Après ce supplice, Eutolmios prit des chevaux de poste et alla retrouver en hâte Maximien à Sélybrie, en Thrace, sur les bords de la mer de Marmara ; et après lui avoir rendu compte de sa mission, il lui présenta les chrétiens de haut rang qu’il venait de torturer. Quand vint le tour d’Agathonique de décliner son identité, Maximien reconnut qu’il appartenait à sa parenté et il lui demanda pourquoi il avait été arrêté.
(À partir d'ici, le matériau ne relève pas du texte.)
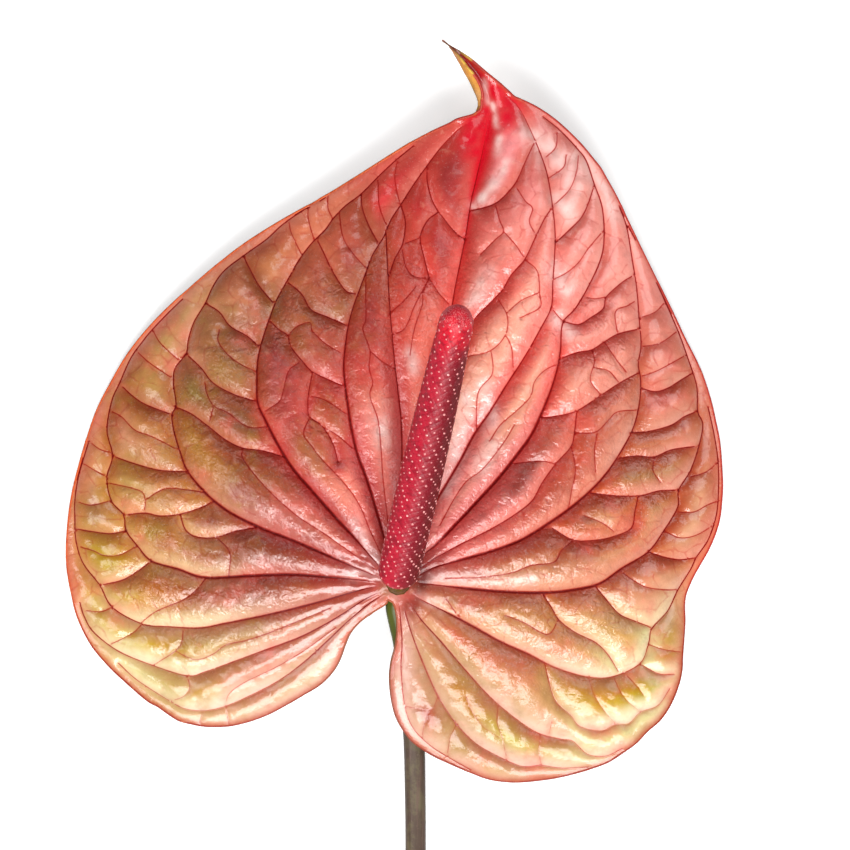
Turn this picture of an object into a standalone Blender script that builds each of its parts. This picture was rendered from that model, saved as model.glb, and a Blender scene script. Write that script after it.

Le saint répondit que c’était pour le Christ, qui a prescrit à ses disciples de s’offrir en spectacle au monde et aux anges afin de témoigner de l’Évangile (cf. I Cor. 4, 9), et il ajouta qu’il valait mieux subir les tourments ici-bas, plutôt que d’être livré au feu éternel dans lequel seront jetés les impies et les tyrans de son espèce. Maximien écouta ces paroles avec attention, mais restant endurci, il ordonna de le faire périr avec ses compagnons, puis de mettre fin à la persécution qui s’était avérée impuissante à réfréner l’expansion de la Bonne Nouvelle. Saint Agathonique marcha vers le lieu de l’exécution avec allégresse et, après une dernière prière, il fut décapité, avec le sénateur et beaucoup d’autres chrétiens qu’il avait convertis et dont les noms sont inscrits dans le Livre de vie. Les chrétiens de Sélybrie vénérèrent par la suite saint Agathonique comme le protecteur et patron de leur cité. [En 1922, lors de l’expulsion des Grecs, son crâne a été transféré à Kavala avec la relique de Ste Xenie (cf. 24 janv.), seconde protectrice de Sélybrie.